Uma praça alongada cheia de bons restaurantes e esplanadas convidativas para
comer e fazer planos de viagem.
Repostas as calorias, fomos descer a Rambla Nova, a rua mais famosa da cidade e
onde descobri um dos monumentos mais fotogénicos da cidade: A homenagem aos Castellers.
Em
Tarragona, os castells constituem uma tradição profundamente
enraizada, declarada Património Cultural Imaterial da Humanidade pela
UNESCO. Em Outubro, dos anos pares, realiza-se o "Concurso Castells", onde os colles (grupos) se encontram
na Tarraco Arena Plaça para competirem. A primeira competição
realizou-se em 1932 e contou com a participação de apenas quatro colles
castelleres: a Colla Vella dels Xiquets de Valls, a Colla
Nova dels Xiquets de Valls, a Colla Vella dels Xiquets e a Colla
Nova dels Xiquets de Tarragona.
A
segunda edição aconteceu em 1933, mas não houve continuidade e a edição
seguinte só aconteceu em 1952 e depois em 1980. Desde então, o Concurs
de Castells é realizado a cada dois anos.
Mas o
que são castells: Inicialmente os membros mais velhos de um Castell
juntam-se no solo formando um círculo apertado para servir de base para que a
estrutura possa ganhar altura, a chamada Pinya.
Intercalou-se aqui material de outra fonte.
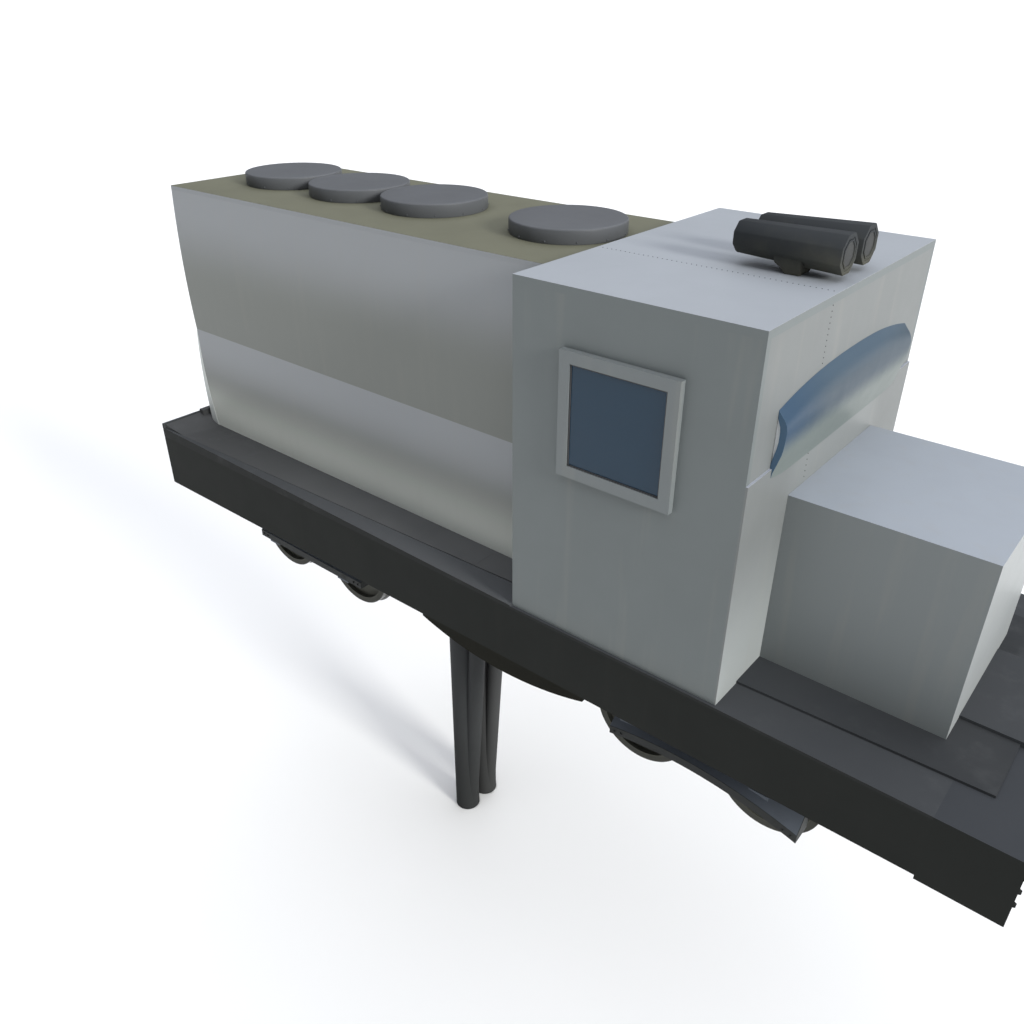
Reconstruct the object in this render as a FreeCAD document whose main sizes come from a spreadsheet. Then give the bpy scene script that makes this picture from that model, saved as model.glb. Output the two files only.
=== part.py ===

Quando o castelo humano alcança uma altura estipulada, várias
crianças de sete e oito anos sobem pelas costas dos demais até chegarem à parte
mais alta e levantam a mão, uma Aleta, sinal de que o Castell foi concluído com sucesso.
Depois
as crianças começam a descer e quando todos os membros estiverem no chão, o
público aplaude em sinal de que o Castell foi completado e não caiu.
Como
alguém me explicou quando eu admirava a estátua, as crianças que hoje tocam o
céu amanhã serão a base e a solidez de um castell.
E
despois da interessante descoberta dos Castell, aconteceu mais uma, nos
mercados de Natal de Tarragona. Todas vendiam dezenas de Tió, um curioso
e pequeno personagem construído com um pequeno tronco de madeira, um típico
chapéu catalão (a barretina), pequenas pernas de madeira e
uma cara sorridente.
Foi aqui
que alguém nos explicou que o Caga Tió tem um importante papel
no Natal catalão. A partir do dia 8 de Dezembro, o Caga Tió que
decora as casas no Natal, é coberto com um pequeno cobertor, para que não
sinta frio e todas as noites é "alimantado" com frutos secos.
Na
noite de24 de Dezembro, o Caga Tió é colocado junto à lareira ou à
arvore de Natal. Manda a tradição que as crianças são chamadas pelos pais para
iniciar a "cerimónia", que consiste em
bater com um pequeno pau no Caga Tió, enquanto cantam uma canção:
Caga tió, caga torró, avellanes i mató, si no cagues bé, et daré un cop de
bastó. caga tió! Em português, a letra da canção será algo como: Caga
tronco, caga torrão, avelãs e queijo, se tu não cagares bem, bato-te com um
pau. Caga tronco!
Terminada
a canção, as crianças saem da sala e os pais aproveitam para deixar
os presentes debaixo do cobertor. Quando tudo está preparado, os pais
chamam as crianças de novo, que ficam encantadas por encontrar os presentes que
o Caga Tió defecou. Originalmente, os presentes eram doces,
torrão ou pequenas lembranças, hoje em dia alguns pais já dão os presentes na noite
Natal e não do Dia de Reis, como é tradição em Espanha.
As
cerimônias com o Caga Tió também acontecem em lugares públicos: são as
chamadas cagations populars.
Uma
tradição com tanto de insólito como de liberdade linguística. Quando a mim, apesar
de não ser miúda, comprei um Tió, por sinal o mais sorridente de todos mas até à
presente data não consegui que ele defeca-se nada.